BACKGROUND OF THE INVENTION

1. Field of the Invention

The present invention relates to an optical waveguide element module, and more particularly, to an optical waveguide element module including a connector to which an external signal line for inputting a modulation signal to a modulation electrode of an optical waveguide element is connected and a relay line formed on a relay substrate so as to connect the connector to the modulation electrode.

2. Description of the Related Art

Hitherto, an optical waveguide element such as an optical modulator in which an optical waveguide is formed on a substrate having an electro-optical effect has been widely used as the means for controlling optical waves in the field of optical communications and optical measurements.

The optical waveguide element is provided with a modulation electrode modulating optical waves propagating in the optical waveguide and a modulation signal is input to the modulation electrode through a connector to which an external signal line is connected. Accordingly, in order to efficiently input the modulation signal to the modulation electrode from the external signal line, it is necessary to match the impedance of the modulation electrode with the impedance of the external signal line and to prevent reflection of the modulation signal in a transmission line.

FIG. 1 shows an example of an optical waveguide element module.
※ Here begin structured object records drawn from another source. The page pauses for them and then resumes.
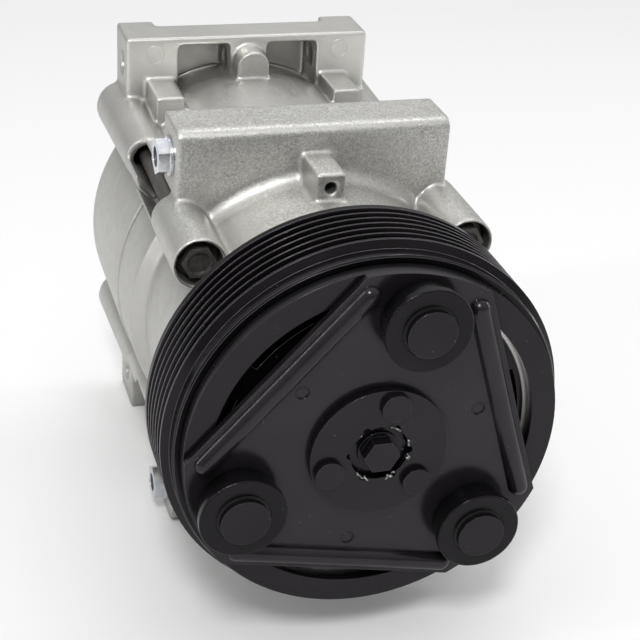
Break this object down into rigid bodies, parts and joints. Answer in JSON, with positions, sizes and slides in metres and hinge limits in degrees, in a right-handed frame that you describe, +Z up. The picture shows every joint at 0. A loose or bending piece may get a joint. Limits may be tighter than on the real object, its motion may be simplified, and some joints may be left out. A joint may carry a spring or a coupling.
{
  "type": "automotive air conditioning compressor",
  "caption": "Belt-driven swash-plate refrigerant compressor with an electromagnetic clutch, cast two-part body, long side-bolt mounting blocks and ribbed pulley.",
  "frame": {"origin": "on the shaft axis, in the middle plane of the belt track", "axes": "+Y along the shaft from the pulley to the rear face, +Z up towards the upper mounting blocks, +X to the right seen from the pulley"},
  "size_m": [0.13, 0.2104, 0.154],
  "materials": {
    "cast": "sand-cast, blasted",
    "cast_inner": "machined casting",
    "black_coat": "satin black",
    "black_pulley": "satin black",
    "bare_steel": "ground",
    "dark_steel": "black oxide",
    "zinc": "bright zinc",
    "rubber": "matt",
    "bronze": "plain",
    "copper": "enamelled",
    "plastic": "moulded",
    "gasket": "coated"
  },
  "bodies": {
    "casing": {"front_housing": "cast", "rear_housing": "cast", "housing_seal": "rubber", "through_bolts": "dark_steel", "bolt_washers": "bronze", "mount_sleeves": "zinc", "front_head_gasket": "gasket", "front_discharge_reeds": "bare_steel", "front_valve_plate": "bare_steel", "front_suction_reeds": "bare_steel", "front_cylinder_block": "cast_inner", "rear_cylinder_block": "cast_inner", "rear_suction_reeds": "bare_steel", "rear_valve_plate": "bare_steel", "rear_discharge_reeds": "bare_steel", "rear_head_gasket": "gasket", "cylinder_dowels": "bare_steel", "shaft_bushes": "bronze", "thrust_washers": "bare_steel", "swash_plate": "bare_steel", "piston_1": "cast_inner", "piston_2": "cast_inner", "piston_3": "cast_inner", "piston_4": "cast_inner", "piston_5": "cast_inner", "piston_rings": "gasket", "piston_shoes": "bare_steel", "shaft_seal": "rubber", "seal_snap_ring": "dark_steel", "bearing_inner_race": "bare_steel", "nose_snap_ring": "dark_steel", "coil_shell": "black_coat", "coil_winding": "copper", "coil_snap_ring": "dark_steel", "coil_connector": "plastic", "relief_valve": "bronze", "oil_plug": "zinc"},
    "pulley_group": {"pulley": "black_pulley", "bearing_outer_race": "bare_steel", "bearing_seals": "rubber", "pulley_snap_ring": "dark_steel"},
    "ball_set": {"bearing_balls": "bare_steel", "bearing_cage": "plastic"},
    "shaft_group": {"drive_shaft": "bare_steel", "clutch_shims": "bare_steel", "clutch_hub": "black_coat", "hub_rivets": "black_coat", "drive_plate": "black_coat", "damper_cups": "black_coat", "damper_rubbers": "rubber", "clutch_washer": "black_coat", "clutch_bolt": "dark_steel"},
    "armature": {"armature_plate": "black_coat", "damper_pins": "black_coat"},
    "thrust_set": {"thrust_cages": "bronze", "thrust_needles": "bare_steel"}
  },
  "joints": [
    {"name": "pulley_spin", "type": "hinge", "parent": "casing", "child": "pulley_group", "pos_m": [0, 0, 0], "axis": [0, 1, 0], "continuous": true},
    {"name": "ball_set_spin", "type": "hinge", "parent": "casing", "child": "ball_set", "pos_m": [0, 0, 0], "axis": [0, 1, 0], "continuous": true},
    {"name": "shaft_spin", "type": "hinge", "parent": "casing", "child": "shaft_group", "pos_m": [0, 0, 0], "axis": [0, 1, 0], "continuous": true},
    {"name": "armature_engage", "type": "slide", "parent": "shaft_group", "child": "armature", "axis": [0, 1, 0], "range_m": [0, 0.0005]},
    {"name": "thrust_set_spin", "type": "hinge", "parent": "casing", "child": "thrust_set", "pos_m": [0, 0, 0], "axis": [0, 1, 0], "continuous": true}
  ],
  "couplings": [
    {"joint": "ball_set_spin", "follows": "pulley_spin", "ratio": 0.5586},
    {"joint": "thrust_set_spin", "follows": "shaft_spin", "ratio": 0.5}
  ]
}
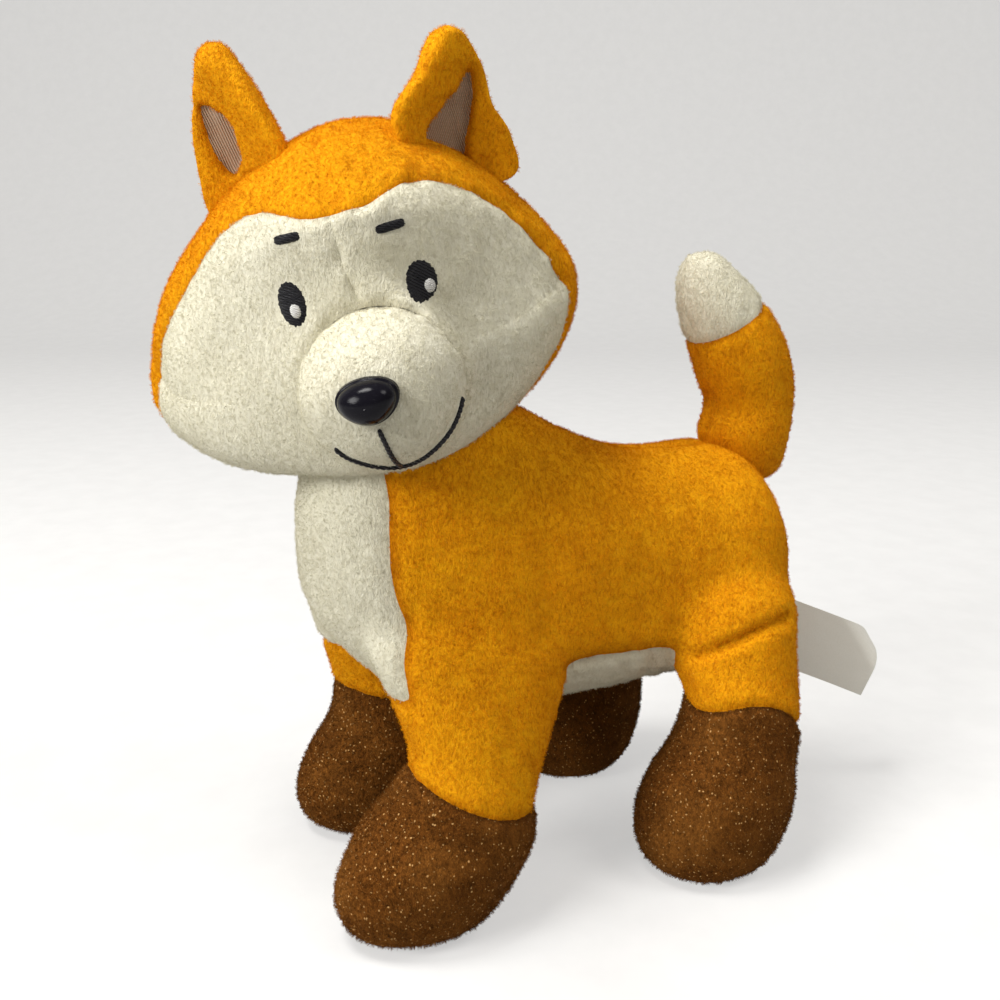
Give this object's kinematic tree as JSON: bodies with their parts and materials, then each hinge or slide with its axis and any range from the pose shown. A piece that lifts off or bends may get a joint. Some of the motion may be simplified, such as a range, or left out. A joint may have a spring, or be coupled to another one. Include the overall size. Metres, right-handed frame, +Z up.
{
  "type": "plush fox toy",
  "caption": "Small standing stuffed fox with sewn plush panels, head turned to its left, snap-in nose, embroidered face, cupped ears, upright tail and a blank fabric label.",
  "frame": {"origin": "on the floor, under the centre of the bounding box", "axes": "+Z up; the body faces -Y and its left flank is on +X; the head looks to the left"},
  "size_m": [0.0882, 0.1734, 0.1792],
  "materials": {
    "orange_plush": "short-nap orange plush",
    "white_plush": "short-nap off-white plush",
    "brown_plush": "short-nap dark brown plush",
    "tan_satin": "tan satin with a fine rib",
    "fibre": "polyester fibre filling",
    "black_plastic": "glossy black moulded plastic",
    "clear_plastic": "milky plastic, hidden in the muzzle",
    "black_thread": "black satin-stitch embroidery",
    "white_thread": "white satin-stitch embroidery",
    "label_satin": "white woven satin tape, left blank"
  },
  "bodies": {
    "torso": {"body_filling": "fibre", "chest_and_belly_panel": "white_plush", "left_flank": "orange_plush", "right_flank": "orange_plush", "left_front_leg_filling": "fibre", "left_front_leg": "orange_plush", "left_front_paw": "brown_plush", "right_front_leg_filling": "fibre", "right_front_leg": "orange_plush", "right_front_paw": "brown_plush", "left_hind_leg_filling": "fibre", "left_hind_leg": "orange_plush", "left_hind_paw": "brown_plush", "right_hind_leg_filling": "fibre", "right_hind_leg": "orange_plush", "right_hind_paw": "brown_plush"},
    "head": {"head_filling": "fibre", "muzzle": "white_plush", "left_face": "white_plush", "right_face": "white_plush", "hood": "orange_plush", "nose": "black_plastic", "nose_washer": "clear_plastic", "left_eye": "black_thread", "left_eye_glint": "white_thread", "right_eye": "black_thread", "right_eye_glint": "white_thread", "left_brow": "black_thread", "right_brow": "black_thread", "mouth": "black_thread"},
    "left_ear": {"left_ear_filling": "fibre", "left_ear": "orange_plush", "left_ear_lining": "tan_satin"},
    "right_ear": {"right_ear_filling": "fibre", "right_ear": "orange_plush", "right_ear_lining": "tan_satin"},
    "tail": {"tail_filling": "fibre", "tail": "orange_plush", "tail_tip": "white_plush"},
    "label": {"label": "label_satin"}
  },
  "joints": [
    {"name": "head_turn", "type": "hinge", "parent": "torso", "child": "head", "pos_m": [-0.00166, -0.04313, 0.108], "axis": [0, 0, 1], "range_deg": [-15, 15], "stiffness_Nm_per_rad": 0.12},
    {"name": "left_ear_flex", "type": "hinge", "parent": "head", "child": "left_ear", "pos_m": [0.00556, -0.03191, 0.15591], "axis": [-0.1551, 0.9805, 0.1208], "range_deg": [-15, 15], "stiffness_Nm_per_rad": 0.003},
    {"name": "right_ear_flex", "type": "hinge", "parent": "head", "child": "right_ear", "pos_m": [-0.01108, -0.06701, 0.15173], "axis": [0.8634, 0.4778, 0.1622], "range_deg": [-15, 15], "stiffness_Nm_per_rad": 0.003},
    {"name": "tail_sway", "type": "hinge", "parent": "torso", "child": "tail", "pos_m": [-0.00166, 0.04426, 0.092], "axis": [0, 1, 0], "range_deg": [-15, 15], "stiffness_Nm_per_rad": 0.02},
    {"name": "label_swing", "type": "hinge", "parent": "torso", "child": "label", "pos_m": [-0.00166, 0.0386, 0.047], "axis": [0, 0, 1], "range_deg": [-20, 20], "stiffness_Nm_per_rad": 0.0002}
  ]
}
The optical waveguide element includes a substrate 1 formed of a material having an electro-optical effect, an optical waveguide 2 formed in the substrate, and a modulation electrode 3 (in which the modulation electrode includes a signal electrode and a ground electrode but only the signal electrode is shown in FIG. 1 for the purpose of simplification) modulating optical waves propagating in the optical waveguide 2. An input optical fiber 4 for inputting the optical waves and an output optical fiber 5 for outputting the modulated optical waves are connected to the optical waveguide element. The optical waveguide element is air-tightly housed in a case 9 to form an optical waveguide element module. A modulation signal is applied to the modulation electrode 3 of the optical waveguide element through a connector 8 from a driver 6 disposed outside the optical waveguide element module.
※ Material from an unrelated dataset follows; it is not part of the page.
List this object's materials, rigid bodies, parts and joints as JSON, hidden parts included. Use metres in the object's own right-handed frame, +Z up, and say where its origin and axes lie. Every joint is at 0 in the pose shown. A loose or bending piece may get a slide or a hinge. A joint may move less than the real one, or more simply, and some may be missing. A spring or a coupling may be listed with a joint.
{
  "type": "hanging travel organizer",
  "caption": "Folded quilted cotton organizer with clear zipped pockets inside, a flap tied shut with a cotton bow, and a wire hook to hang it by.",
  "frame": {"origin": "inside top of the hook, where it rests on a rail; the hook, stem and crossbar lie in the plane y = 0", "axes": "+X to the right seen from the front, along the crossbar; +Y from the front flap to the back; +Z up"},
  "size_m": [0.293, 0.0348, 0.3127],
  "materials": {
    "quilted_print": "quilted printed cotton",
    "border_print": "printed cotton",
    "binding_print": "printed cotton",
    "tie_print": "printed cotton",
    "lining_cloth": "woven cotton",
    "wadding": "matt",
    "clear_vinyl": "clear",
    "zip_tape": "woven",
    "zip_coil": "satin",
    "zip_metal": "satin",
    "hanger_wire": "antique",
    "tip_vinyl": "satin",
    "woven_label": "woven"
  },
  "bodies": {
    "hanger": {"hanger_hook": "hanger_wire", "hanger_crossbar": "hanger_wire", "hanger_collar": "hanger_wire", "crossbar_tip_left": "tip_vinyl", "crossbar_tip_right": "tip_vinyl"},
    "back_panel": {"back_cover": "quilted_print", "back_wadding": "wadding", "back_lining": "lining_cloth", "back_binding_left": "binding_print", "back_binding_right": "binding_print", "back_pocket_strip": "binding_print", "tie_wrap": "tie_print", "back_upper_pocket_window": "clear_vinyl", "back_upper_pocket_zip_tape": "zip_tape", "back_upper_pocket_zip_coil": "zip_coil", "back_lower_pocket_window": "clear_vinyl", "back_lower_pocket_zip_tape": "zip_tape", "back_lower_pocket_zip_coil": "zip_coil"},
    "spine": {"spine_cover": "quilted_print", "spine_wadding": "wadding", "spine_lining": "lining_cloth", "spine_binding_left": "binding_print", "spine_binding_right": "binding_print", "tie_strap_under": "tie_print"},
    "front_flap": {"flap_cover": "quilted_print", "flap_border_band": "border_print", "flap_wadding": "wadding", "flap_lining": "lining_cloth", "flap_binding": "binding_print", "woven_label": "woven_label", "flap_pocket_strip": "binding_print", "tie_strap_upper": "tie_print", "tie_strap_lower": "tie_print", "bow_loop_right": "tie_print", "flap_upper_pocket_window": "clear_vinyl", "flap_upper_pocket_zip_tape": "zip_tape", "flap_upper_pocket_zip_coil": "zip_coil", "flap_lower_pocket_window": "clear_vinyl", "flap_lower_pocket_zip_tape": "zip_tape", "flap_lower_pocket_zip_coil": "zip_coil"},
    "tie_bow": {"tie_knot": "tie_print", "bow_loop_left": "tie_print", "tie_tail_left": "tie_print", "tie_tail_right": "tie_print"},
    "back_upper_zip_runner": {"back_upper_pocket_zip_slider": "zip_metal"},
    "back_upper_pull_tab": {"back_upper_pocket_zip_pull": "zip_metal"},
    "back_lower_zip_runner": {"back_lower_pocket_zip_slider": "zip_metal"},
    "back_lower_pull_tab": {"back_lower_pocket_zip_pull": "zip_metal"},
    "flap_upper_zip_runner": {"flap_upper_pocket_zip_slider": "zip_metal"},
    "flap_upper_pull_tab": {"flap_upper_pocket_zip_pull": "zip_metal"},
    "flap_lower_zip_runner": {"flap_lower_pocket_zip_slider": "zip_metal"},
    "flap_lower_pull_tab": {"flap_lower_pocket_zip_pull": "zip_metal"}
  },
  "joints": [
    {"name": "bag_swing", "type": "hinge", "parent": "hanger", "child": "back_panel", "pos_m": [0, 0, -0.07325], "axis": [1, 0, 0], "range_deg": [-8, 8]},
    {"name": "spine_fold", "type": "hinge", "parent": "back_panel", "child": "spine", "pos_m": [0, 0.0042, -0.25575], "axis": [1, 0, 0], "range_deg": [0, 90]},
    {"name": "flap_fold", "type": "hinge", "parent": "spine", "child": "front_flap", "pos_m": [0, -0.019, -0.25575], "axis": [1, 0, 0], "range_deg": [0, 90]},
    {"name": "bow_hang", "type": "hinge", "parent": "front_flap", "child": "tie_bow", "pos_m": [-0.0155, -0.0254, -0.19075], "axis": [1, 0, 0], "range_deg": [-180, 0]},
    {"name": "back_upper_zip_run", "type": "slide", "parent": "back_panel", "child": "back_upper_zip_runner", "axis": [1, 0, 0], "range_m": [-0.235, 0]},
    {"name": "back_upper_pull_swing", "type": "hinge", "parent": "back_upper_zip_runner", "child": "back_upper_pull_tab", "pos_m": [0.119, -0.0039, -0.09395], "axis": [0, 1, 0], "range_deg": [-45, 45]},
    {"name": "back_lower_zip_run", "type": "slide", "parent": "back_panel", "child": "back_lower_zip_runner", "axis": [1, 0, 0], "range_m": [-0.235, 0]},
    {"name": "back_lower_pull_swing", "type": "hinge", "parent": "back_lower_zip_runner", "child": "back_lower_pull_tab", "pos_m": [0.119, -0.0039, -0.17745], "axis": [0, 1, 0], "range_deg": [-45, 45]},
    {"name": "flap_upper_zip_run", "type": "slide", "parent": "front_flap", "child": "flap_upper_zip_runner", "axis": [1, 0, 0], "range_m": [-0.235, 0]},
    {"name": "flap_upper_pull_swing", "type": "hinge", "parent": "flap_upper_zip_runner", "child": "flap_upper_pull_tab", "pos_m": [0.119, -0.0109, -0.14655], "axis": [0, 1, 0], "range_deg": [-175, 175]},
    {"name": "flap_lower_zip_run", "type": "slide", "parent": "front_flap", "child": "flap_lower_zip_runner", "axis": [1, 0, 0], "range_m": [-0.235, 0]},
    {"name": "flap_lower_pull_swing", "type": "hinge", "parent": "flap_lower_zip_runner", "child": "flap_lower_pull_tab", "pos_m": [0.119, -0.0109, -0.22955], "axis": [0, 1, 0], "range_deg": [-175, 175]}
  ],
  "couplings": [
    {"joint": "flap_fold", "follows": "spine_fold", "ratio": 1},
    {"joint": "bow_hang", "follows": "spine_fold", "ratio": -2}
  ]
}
The impedance from the driver 6 to the connector 8 is generally set to 50Ω. When the impedance of the modulation electrode of the optical waveguide element is 40Ω, the modulation signal is reflected from between the connector 8 and the modulation electrode 3 due to the impedance mismatch between the transmission lines as described above. In order to solve this problem, a relay substrate 7 is disposed between the connector 8 and the optical waveguide element, a resistor 11 (a 10Ω resistor in this case) is disposed in the relay substrate 7 as shown in FIG. 2, and the impedance closer to the optical waveguide element than the connector 8 is set to about 50Ω.

This method of adjusting the impedance is effective for suppressing the reflection of microwaves which are the modulation signal, but causes a problem in that the microwaves are attenuated by the resistor 11 and it is thus difficult to effectively apply the modulation signal to the optical waveguide element.

On the other hand, it has been proposed that the relay substrate 7 mounted with a filter circuit or the like is used to make the electro-optical conversion response characteristic of the optical waveguide element be a flat frequency characteristic from a low-frequency area to a high-frequency area as shown in FIG. 3 (see PTL 1).

PRIOR ART DOCUMENTS

Patent Literature

• PTL 1: JP-A-2007-10942
• PTL 2: JP-A-6-289341

FIG. 3 shows a high-pass filter in which a capacitor 12 and a resistor 13 are connected in parallel. The high-pass filter suppresses the electro-optical conversion response characteristic from being lowered in a high-frequency area by making it easy to pass the modulation signal of the high-frequency area through the high-pass filter.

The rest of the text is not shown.